* _SHORT PROBLEM_:
From the records below, extract only the lines running from the line with "obj.matrix_parent_inverse = Matrix.Identity(4)" to the line with "CAMERA_LENS = 78.08", both lines included, reproducing them exactly.

* _RECORDED DATA_:
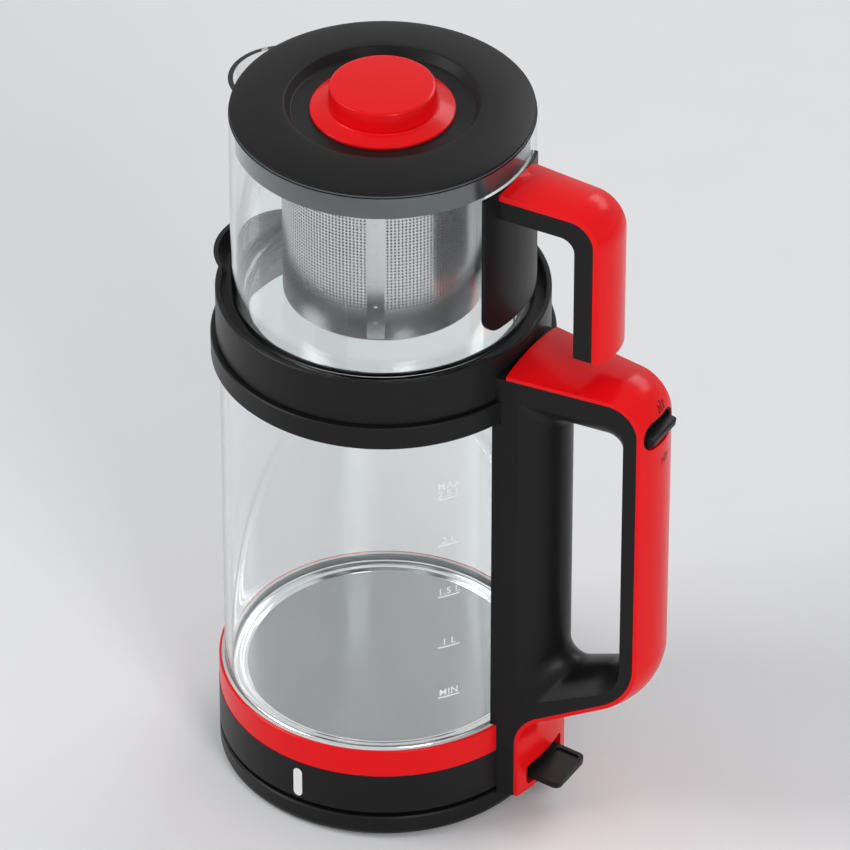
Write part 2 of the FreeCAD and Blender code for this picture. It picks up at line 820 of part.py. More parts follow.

...

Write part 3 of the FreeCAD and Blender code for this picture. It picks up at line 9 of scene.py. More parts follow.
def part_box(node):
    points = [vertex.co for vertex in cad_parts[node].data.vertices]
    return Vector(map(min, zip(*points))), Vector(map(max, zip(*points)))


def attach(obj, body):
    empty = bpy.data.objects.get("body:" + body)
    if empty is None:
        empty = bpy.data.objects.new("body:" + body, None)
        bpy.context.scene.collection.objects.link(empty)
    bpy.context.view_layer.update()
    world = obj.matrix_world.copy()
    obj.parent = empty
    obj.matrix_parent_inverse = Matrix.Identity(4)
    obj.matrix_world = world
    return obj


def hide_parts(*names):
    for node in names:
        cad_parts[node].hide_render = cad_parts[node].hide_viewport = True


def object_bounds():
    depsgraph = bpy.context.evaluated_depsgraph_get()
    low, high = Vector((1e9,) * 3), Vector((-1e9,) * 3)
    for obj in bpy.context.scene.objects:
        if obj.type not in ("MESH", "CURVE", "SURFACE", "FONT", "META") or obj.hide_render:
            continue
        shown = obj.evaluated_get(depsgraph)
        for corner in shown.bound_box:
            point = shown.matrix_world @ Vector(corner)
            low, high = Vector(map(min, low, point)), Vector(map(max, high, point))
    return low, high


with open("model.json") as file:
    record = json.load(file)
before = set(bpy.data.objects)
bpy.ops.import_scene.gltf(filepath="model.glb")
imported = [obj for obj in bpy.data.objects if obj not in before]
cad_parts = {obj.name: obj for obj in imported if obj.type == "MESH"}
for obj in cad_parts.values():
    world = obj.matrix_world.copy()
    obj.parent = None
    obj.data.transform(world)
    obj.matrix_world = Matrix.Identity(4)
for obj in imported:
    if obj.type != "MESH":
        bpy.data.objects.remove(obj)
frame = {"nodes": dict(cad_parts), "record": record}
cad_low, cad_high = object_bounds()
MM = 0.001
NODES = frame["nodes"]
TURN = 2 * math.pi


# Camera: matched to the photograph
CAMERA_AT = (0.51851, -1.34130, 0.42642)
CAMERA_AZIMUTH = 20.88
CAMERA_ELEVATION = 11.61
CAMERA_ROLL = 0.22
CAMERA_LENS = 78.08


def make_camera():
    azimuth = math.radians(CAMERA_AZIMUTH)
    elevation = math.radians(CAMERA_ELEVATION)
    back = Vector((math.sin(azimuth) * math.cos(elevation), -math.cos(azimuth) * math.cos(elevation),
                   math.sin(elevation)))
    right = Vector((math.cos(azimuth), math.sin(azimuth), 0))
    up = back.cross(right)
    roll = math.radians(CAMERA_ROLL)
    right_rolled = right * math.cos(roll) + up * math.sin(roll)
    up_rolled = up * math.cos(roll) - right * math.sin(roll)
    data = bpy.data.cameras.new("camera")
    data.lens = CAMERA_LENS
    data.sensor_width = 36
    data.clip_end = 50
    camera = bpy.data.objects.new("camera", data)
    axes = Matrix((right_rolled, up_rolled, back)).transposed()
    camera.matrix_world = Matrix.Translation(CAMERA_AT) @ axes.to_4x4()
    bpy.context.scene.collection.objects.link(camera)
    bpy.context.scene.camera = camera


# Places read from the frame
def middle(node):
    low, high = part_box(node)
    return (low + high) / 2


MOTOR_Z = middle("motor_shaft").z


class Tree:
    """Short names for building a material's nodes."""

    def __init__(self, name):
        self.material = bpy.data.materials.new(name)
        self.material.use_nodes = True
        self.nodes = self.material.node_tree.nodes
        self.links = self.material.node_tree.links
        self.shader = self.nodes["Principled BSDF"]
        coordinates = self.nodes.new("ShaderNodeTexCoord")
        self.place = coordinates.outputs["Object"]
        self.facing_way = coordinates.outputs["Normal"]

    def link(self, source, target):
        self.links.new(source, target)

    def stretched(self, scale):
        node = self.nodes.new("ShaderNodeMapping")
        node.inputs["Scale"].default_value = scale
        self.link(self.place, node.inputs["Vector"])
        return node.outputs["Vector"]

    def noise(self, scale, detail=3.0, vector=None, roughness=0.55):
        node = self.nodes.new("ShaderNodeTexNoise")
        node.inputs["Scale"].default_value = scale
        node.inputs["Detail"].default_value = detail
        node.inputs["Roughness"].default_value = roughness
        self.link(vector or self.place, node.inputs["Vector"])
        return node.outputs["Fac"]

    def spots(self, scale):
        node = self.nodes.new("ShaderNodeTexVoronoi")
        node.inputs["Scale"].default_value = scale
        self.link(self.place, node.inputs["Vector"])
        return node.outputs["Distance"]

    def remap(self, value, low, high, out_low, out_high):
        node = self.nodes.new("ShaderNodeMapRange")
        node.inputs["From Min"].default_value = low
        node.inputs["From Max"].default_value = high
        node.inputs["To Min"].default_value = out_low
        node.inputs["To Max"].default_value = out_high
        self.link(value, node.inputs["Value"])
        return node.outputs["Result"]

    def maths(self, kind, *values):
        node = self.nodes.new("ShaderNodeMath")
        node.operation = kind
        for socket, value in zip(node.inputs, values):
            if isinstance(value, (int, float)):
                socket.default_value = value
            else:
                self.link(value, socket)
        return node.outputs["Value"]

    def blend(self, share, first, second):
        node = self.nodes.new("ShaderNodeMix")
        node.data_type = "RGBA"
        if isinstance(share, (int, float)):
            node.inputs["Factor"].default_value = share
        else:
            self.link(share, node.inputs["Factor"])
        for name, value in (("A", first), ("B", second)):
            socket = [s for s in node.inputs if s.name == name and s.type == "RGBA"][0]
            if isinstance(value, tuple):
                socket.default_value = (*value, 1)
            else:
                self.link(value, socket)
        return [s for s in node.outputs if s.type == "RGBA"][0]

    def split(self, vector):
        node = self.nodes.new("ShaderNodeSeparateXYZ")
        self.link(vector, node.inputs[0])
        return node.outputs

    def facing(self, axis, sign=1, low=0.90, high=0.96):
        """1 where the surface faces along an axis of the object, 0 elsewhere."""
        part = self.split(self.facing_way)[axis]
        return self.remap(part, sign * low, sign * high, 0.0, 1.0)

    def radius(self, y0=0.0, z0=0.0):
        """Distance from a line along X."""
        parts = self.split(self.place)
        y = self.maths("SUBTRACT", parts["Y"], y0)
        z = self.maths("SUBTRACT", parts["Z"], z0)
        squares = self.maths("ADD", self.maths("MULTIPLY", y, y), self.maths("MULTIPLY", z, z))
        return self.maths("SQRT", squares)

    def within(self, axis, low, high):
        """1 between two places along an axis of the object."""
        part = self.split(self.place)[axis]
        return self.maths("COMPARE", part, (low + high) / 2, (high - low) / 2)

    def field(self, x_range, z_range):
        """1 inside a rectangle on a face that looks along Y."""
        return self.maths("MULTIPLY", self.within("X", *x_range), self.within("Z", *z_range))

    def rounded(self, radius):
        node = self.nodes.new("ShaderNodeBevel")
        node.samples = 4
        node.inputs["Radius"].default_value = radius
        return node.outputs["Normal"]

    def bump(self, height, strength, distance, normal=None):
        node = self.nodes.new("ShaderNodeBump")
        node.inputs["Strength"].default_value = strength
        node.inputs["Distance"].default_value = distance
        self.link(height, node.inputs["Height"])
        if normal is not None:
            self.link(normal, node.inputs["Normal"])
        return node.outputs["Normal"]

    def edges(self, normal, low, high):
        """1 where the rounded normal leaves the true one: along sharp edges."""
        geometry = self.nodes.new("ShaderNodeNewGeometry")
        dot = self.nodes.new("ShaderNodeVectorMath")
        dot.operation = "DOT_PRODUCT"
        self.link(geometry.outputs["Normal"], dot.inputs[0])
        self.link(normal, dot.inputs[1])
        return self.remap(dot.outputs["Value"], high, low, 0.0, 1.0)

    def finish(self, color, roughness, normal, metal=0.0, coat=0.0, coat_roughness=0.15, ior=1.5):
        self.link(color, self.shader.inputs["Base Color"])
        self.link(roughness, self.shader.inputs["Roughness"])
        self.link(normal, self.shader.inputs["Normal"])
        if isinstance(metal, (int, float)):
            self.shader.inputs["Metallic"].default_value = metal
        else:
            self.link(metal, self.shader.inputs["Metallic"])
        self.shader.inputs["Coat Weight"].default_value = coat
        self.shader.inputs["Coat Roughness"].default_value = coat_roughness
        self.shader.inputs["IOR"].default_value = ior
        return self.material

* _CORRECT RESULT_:
    obj.matrix_parent_inverse = Matrix.Identity(4)
    obj.matrix_world = world
    return obj


def hide_parts(*names):
    for node in names:
        cad_parts[node].hide_render = cad_parts[node].hide_viewport = True


def object_bounds():
    depsgraph = bpy.context.evaluated_depsgraph_get()
    low, high = Vector((1e9,) * 3), Vector((-1e9,) * 3)
    for obj in bpy.context.scene.objects:
        if obj.type not in ("MESH", "CURVE", "SURFACE", "FONT", "META") or obj.hide_render:
            continue
        shown = obj.evaluated_get(depsgraph)
        for corner in shown.bound_box:
            point = shown.matrix_world @ Vector(corner)
            low, high = Vector(map(min, low, point)), Vector(map(max, high, point))
    return low, high


with open("model.json") as file:
    record = json.load(file)
before = set(bpy.data.objects)
bpy.ops.import_scene.gltf(filepath="model.glb")
imported = [obj for obj in bpy.data.objects if obj not in before]
cad_parts = {obj.name: obj for obj in imported if obj.type == "MESH"}
for obj in cad_parts.values():
    world = obj.matrix_world.copy()
    obj.parent = None
    obj.data.transform(world)
    obj.matrix_world = Matrix.Identity(4)
for obj in imported:
    if obj.type != "MESH":
        bpy.data.objects.remove(obj)
frame = {"nodes": dict(cad_parts), "record": record}
cad_low, cad_high = object_bounds()
MM = 0.001
NODES = frame["nodes"]
TURN = 2 * math.pi


# Camera: matched to the photograph
CAMERA_AT = (0.51851, -1.34130, 0.42642)
CAMERA_AZIMUTH = 20.88
CAMERA_ELEVATION = 11.61
CAMERA_ROLL = 0.22
CAMERA_LENS = 78.08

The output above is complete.